Dec 12 2013
One of my pet peeves ever since I started blogging has been the annual ritual of the vendor security predictions. Marketing teams must think these are a great idea, because we see them again and again … ad nauseum. Why not? Reporters and bloggers like them because they make for an easy story that can simply be cut and paste from the vendor’s press release, a fair number of people will read them and everyone gets more page views. And there’s absolutely no downside to them, except for angry bloggers like me who rant in obscure corners of the internet about how stupid these lists are. No one actually holds any of the authors to a standard and measures how accurate they were in any case.
Really, the amazingly stupid part of these annual lists is that they’re not predictive in the least. With rare exceptions, the authors are looking at what they’ve seen happening in the last three months of the year and try to draw some sort of causal line to what will happen next year. The exceptions are either simply repeating the same drivel they reported the year before or writing wildly outrageous fantasies just to see if anyone is actually reading. Actually, it’s the last category, the outrageous fantasy, that I find the most useful and probably the predictions most likely to come true in any meaningful way.
These predictions serve absolutely no purpose other than getting page views. As my friend and coworker, Dave Lewis, pointed out, most of the predictions from the year 2000 could be reprinted today and no one would notice the difference. We have a hard enough time dealing with the known vulnerabilities and system issues that we know are happening as a fact; many of the controls needed to combat the issues in predictions are either beyond our capabilities or controls we should already have in place but don’t. So what does a prediction get the reader? Nothing. What does it get a vendor?

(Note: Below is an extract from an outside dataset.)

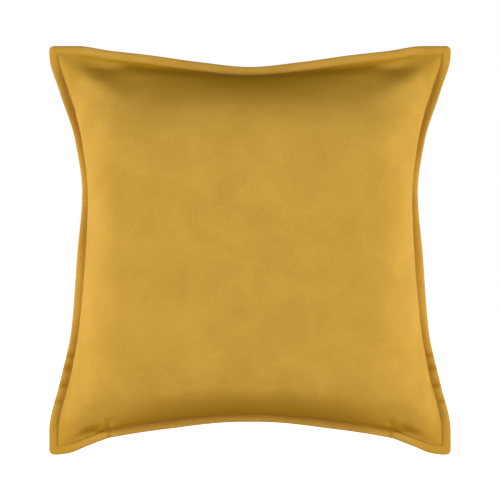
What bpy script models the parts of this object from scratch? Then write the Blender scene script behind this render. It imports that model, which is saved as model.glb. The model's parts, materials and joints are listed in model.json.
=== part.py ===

A few more page views … and a little less respect.
So, please, please, please, if your marketing or PR departments are asking you to write a Top 10 Security Predictions for 2014, say NO. Sure, it’s easy to sit down for thirty minutes and BS your way through some predictions, but why? Let someone else embarrass themselves with a list everyone knows is meaningless. Spend the time focusing on one issue you’ve seen in the last year and how to overcome it. Concentrate on one basic, core concept every security department should be working on and talk about that. Write about almost anything other than security predictions for the coming year. Because they’re utterly and completely worthless.
Remember: Stop, Think, Don’t!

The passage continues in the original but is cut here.